== Job ==
Repeat the whole listing exactly.
--- Start of Recorded data ---
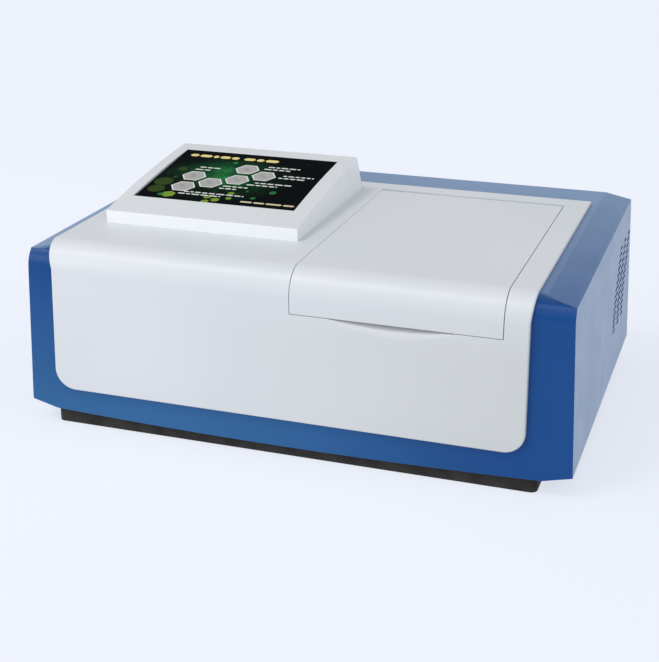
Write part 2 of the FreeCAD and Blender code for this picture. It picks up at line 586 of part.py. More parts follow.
def make_lid_cover():
    """Lid shell: flat top, rounded front edge, short front wall, side skirts and a hinge barrel."""
    body = body_of("lid_shell")
    across = ("lid_left", "lid_right")
    wrap_band("lid_band", body, across, (FACE, "fascia_top", "fascia_round"),
              (f"({FACE}+lid_wall)", "(fascia_top-lid_wall)", "(fascia_round-lid_wall)"),
              "lid_bottom", HINGE_Y, [(FACE, "lid_bottom")])
    pad(body, "lid_barrel", "YZ", across, circles=[(HINGE_Y, HINGE_Z, "hinge_radius")])
    skirt = rectangle("-skirt_front", HINGE_Y, "skirt_bottom", "fascia_top-lid_wall/2")
    for name, span in (("left", ("lid_left", "lid_left+skirt_wall")),
                       ("right", ("lid_right-skirt_wall", "lid_right"))):
        pad(body, f"lid_skirt_{name}", "YZ", span, [skirt])
    pocket(body, "lid_pin_hole", "YZ", across, circles=[(HINGE_Y, HINGE_Z, "pin_radius")])
    for number, left in enumerate(KNUCKLES):
        span = (f"{left}-knuckle_gap", f"{left}+knuckle_width+knuckle_gap")
        pocket(body, f"lid_knuckle_room_{number}", "YZ", span,
               circles=[(HINGE_Y, HINGE_Z, "knuckle_radius+knuckle_gap")])
        pocket(body, f"lid_arm_room_{number}", "YZ", span,
               [rectangle(f"{HINGE_Y}-hinge_radius-1", f"{HINGE_Y}+hinge_radius+1",
                          f"{HINGE_Z}-hinge_radius-1", HINGE_Z)])
    return as_node(body, "lid_cover")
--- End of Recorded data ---
== Correct response ==
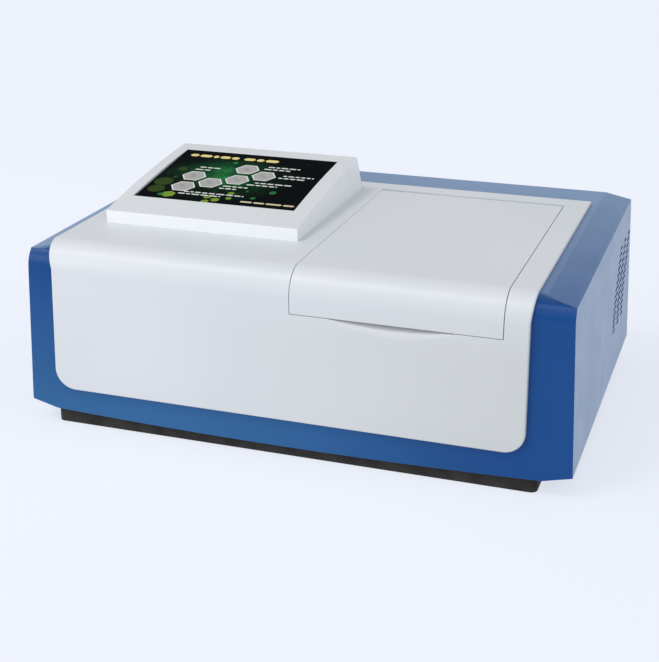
Write part 2 of the FreeCAD and Blender code for this picture. It picks up at line 586 of part.py. More parts follow.
def make_lid_cover():
    """Lid shell: flat top, rounded front edge, short front wall, side skirts and a hinge barrel."""
    body = body_of("lid_shell")
    across = ("lid_left", "lid_right")
    wrap_band("lid_band", body, across, (FACE, "fascia_top", "fascia_round"),
              (f"({FACE}+lid_wall)", "(fascia_top-lid_wall)", "(fascia_round-lid_wall)"),
              "lid_bottom", HINGE_Y, [(FACE, "lid_bottom")])
    pad(body, "lid_barrel", "YZ", across, circles=[(HINGE_Y, HINGE_Z, "hinge_radius")])
    skirt = rectangle("-skirt_front", HINGE_Y, "skirt_bottom", "fascia_top-lid_wall/2")
    for name, span in (("left", ("lid_left", "lid_left+skirt_wall")),
                       ("right", ("lid_right-skirt_wall", "lid_right"))):
        pad(body, f"lid_skirt_{name}", "YZ", span, [skirt])
    pocket(body, "lid_pin_hole", "YZ", across, circles=[(HINGE_Y, HINGE_Z, "pin_radius")])
    for number, left in enumerate(KNUCKLES):
        span = (f"{left}-knuckle_gap", f"{left}+knuckle_width+knuckle_gap")
        pocket(body, f"lid_knuckle_room_{number}", "YZ", span,
               circles=[(HINGE_Y, HINGE_Z, "knuckle_radius+knuckle_gap")])
        pocket(body, f"lid_arm_room_{number}", "YZ", span,
               [rectangle(f"{HINGE_Y}-hinge_radius-1", f"{HINGE_Y}+hinge_radius+1",
                          f"{HINGE_Z}-hinge_radius-1", HINGE_Z)])
    return as_node(body, "lid_cover")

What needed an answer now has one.